Special Reports

Historic items being preserved in renovation of Stadium High

Today we tell a refreshing tale of public promises being kept.

It's about Stadium High School, Tacoma's most recognizable architectural icon. (Sorry, Union Station. Sorry, Old City Hall.)

At a crucial point in last year's $450 million school construction bond campaign, school Superintendent James Shoemake promised that the school would be sensitively restored and that the district would listen to the historic preservation community.

With the election won, such a promise could have been forgotten. But a look at the architectural plans and a talk with members of a special Historic Advisory Committee suggests that this one isn't being forgotten.

The unfortunately nicknamed HAC consists of Tacoma architect Gene Grulich, former City of Tacoma historic preservation officer Elizabeth Anderson, and Richard Cardwell, a Seattle architect hired to be the historic conservator of the building. Karla Forsbeck of Cardwell's firm works with the HAC.

Someone else worries about the educational program. Someone else worries about the budget. The HAC speaks only for the nearly century-old building.

That's what it did when early plans retained few of the interior features known by preservationists as character defining elements. Certainly the interior of the school appears less historic than the exterior - thanks to a comparatively plain starting point and decades of renovations and modifications. But there are elements of Frederick Heath's building worth saving.

After meetings between members of the architectural team - Merritt+Pardini and Bassetti Architects - and the HAC, several significant elements survived.

The most important will be the stage and the proscenium arch of the auditorium. Since a new theater will be built in an addition across the street, the old auditorium was to have been replaced by two floors of classrooms, but the HAC persuaded the architects to find a compromise.

Four new classrooms - instead of eight - will fill the space, and the two-story stage and arch will remain as an informal gathering space and small performance area. The bricked-in windows above the front entrance and in the turrets will be opened up.

The second major element to be retained is the existing use of interior space. Gone is the notion of opening up a great room at the entrance with a view of the water. Instead, the existing layout will survive. A visitor to the renovated building will recognize the entrance and the hallways as well as the arches, high ceilings, deep window openings and set-back doorways.

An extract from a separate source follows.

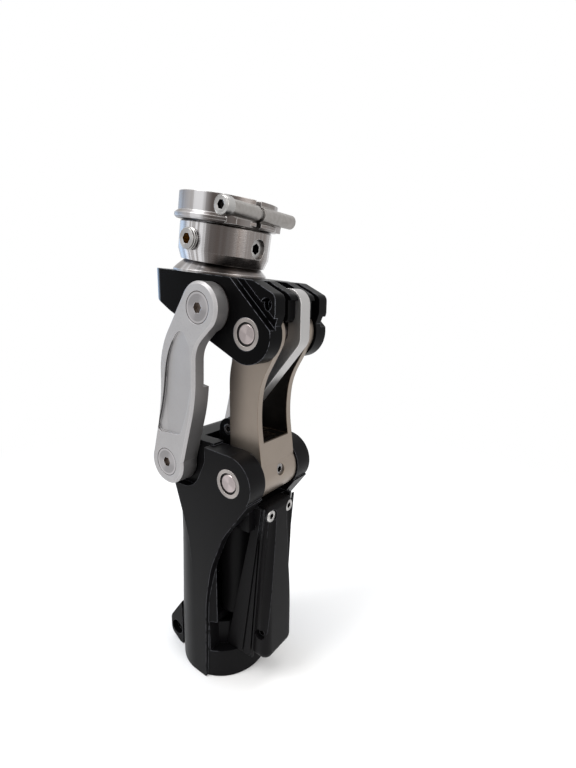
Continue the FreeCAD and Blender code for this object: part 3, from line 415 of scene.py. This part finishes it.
def blasted(name, colour, rough):
    """Even grey, a darker panel, painted shade on the sides, a painted shadow line on the panel's
    front wall and painted highlights on the edges.
    """
    finish = Finish(name)
    where = place_of(finish)
    rounded, edge = edge_mask(finish, EDGE_ROUND)
    grain = noise(finish, where, BEAD_SIZE, detail=3.0)
    speck = noise(finish, where, SPECK_SIZE).over(0.60, width=0.10)
    cloud = noise(finish, where, SILVER_CLOUD_SIZE)
    facing = facing_of(finish)
    lengthwise, sideways = facing[0].size(), facing[1].size()
    inward = LINK_OUTSIDE - parts_of(finish, where)[1].size()
    side = sideways.under(SIDE_FACING, width=0.7) * inward.over(LIT_RIM, width=0.3)
    sunk = lengthwise.over(PANEL_LEAN, width=0.02) * sideways.over(PANEL_FACING, width=0.01)
    wall = lengthwise.over(WALL_FACING, width=0.06) * inward.under(PANEL_RIM, width=0.1)
    tint = patchy(finish, cloud * 0.6 + grain * 0.4, colour, darkest=0.84, lightest=1.06)
    # Painted shade on the narrow sides, painted highlight on the edges, painted shadow line on the
    # panel's front wall.
    for mask, share, tone in ((speck, 0.18, 0.6), (side, 0.66, 0.40), (sunk, 0.45, 0.80),
                              (edge, 0.6, 1.4), (wall, 0.85, 0.10)):
        tint = laid_on(finish, tint, mask, share, toned(colour, tone))
    return finish.shade(base_color=tint, metallic=SILVER_METAL, roughness=grain * 0.12 + rough,
                        normal=bumped(finish, grain, BLASTED_DEPTH, rounded))


dress(blasted("silver_anodising", SILVER, SILVER_ROUGH), "front_link_near", "front_link_far")


# Rear link
# Titanium fork, milled and then lightly brushed along its length. It is a warm grey with a
# faint bronze cast, darkened almost to black inside the window between its two arms.
TITANIUM = (0.265, 0.225, 0.190, 1)
TITANIUM_SHADE = (0.090, 0.074, 0.062, 1)
TITANIUM_EDGE = (0.135, 0.092, 0.058, 1)
BRUSHED_METAL = 0.9
BRUSHED_CLOUD_SIZE = 12.0
WINDOW_BLACK = 0.09
WINDOW_SIDE = 8.65
WINDOW_FOOT = 120.9
WINDOW_TOP = 158.0


def window_inside(x, y, z):
    """Between the two arms and above the window's foot, fading out upwards."""
    return (y.size().under(WINDOW_SIDE, width=0.2) * z.over(WINDOW_FOOT, width=0.4)
            * z.under(WINDOW_TOP, width=8.0))


def brushed(name, colour, shadow, edge_colour, rough, depth, lay, fade, darkened_inside=None):
    """Brush lines, and a slow fade from the shadow colour at x = fade[0] to none at fade[1]."""
    finish = Finish(name)
    where = place_of(finish)
    place = parts_of(finish, where)
    rounded, edge = edge_mask(finish, EDGE_ROUND)
    lines = brush_marks(finish, where, lay)
    cloud = noise(finish, where, BRUSHED_CLOUD_SIZE)
    forward = place[0].under((fade[0] + fade[1]) / 2, width=fade[1] - fade[0])
    tint = patchy(finish, lines * 0.45 + cloud * 0.55, colour, darkest=0.82, lightest=1.10)
    tint = laid_on(finish, tint, forward, 0.85, shadow)
    # Darkened almost to black inside the window between the arms.
    if darkened_inside:
        tint = laid_on(finish, tint, darkened_inside(*place), 0.93, toned(shadow, WINDOW_BLACK))
    # Edge colour laid on the edges; on the strap it is a painted highlight.
    tint = laid_on(finish, tint, edge, 0.7, edge_colour)
    return finish.shade(base_color=tint, metallic=BRUSHED_METAL, roughness=lines * 0.12 + rough,
                        normal=bumped(finish, lines, depth, rounded))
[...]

The HAC is pushing for smaller elements, including the slate blackboards, the wood trim in the hallways and classrooms, the doors and hardware, vintage drinking fountains and bathroom tile, and the skylights that once brought light into the interior. Such details add up.

"You can get a cumulative effect that looks like a historic building or you can have a cumulative effect that looks like a generic building," Anderson said.

In case you feel that preservation is acing out education or budget, the plans include all of the classroom, computer, science, art, music and athletic space requested. A new gymnasium finally will be able to hold all 1,800 students for assemblies. The library will be larger. The commons/lunchroom space will be large enough for two lunch periods instead of three. There will be twice as much parking.

And according to Lee Pardini and Paul Popovich of Merritt+Pardini, it appears that it can be built within the $85 million budget.

"I'm quite pleased with the way things are going so far, and they look good for the future as well," said HAC member Grulich.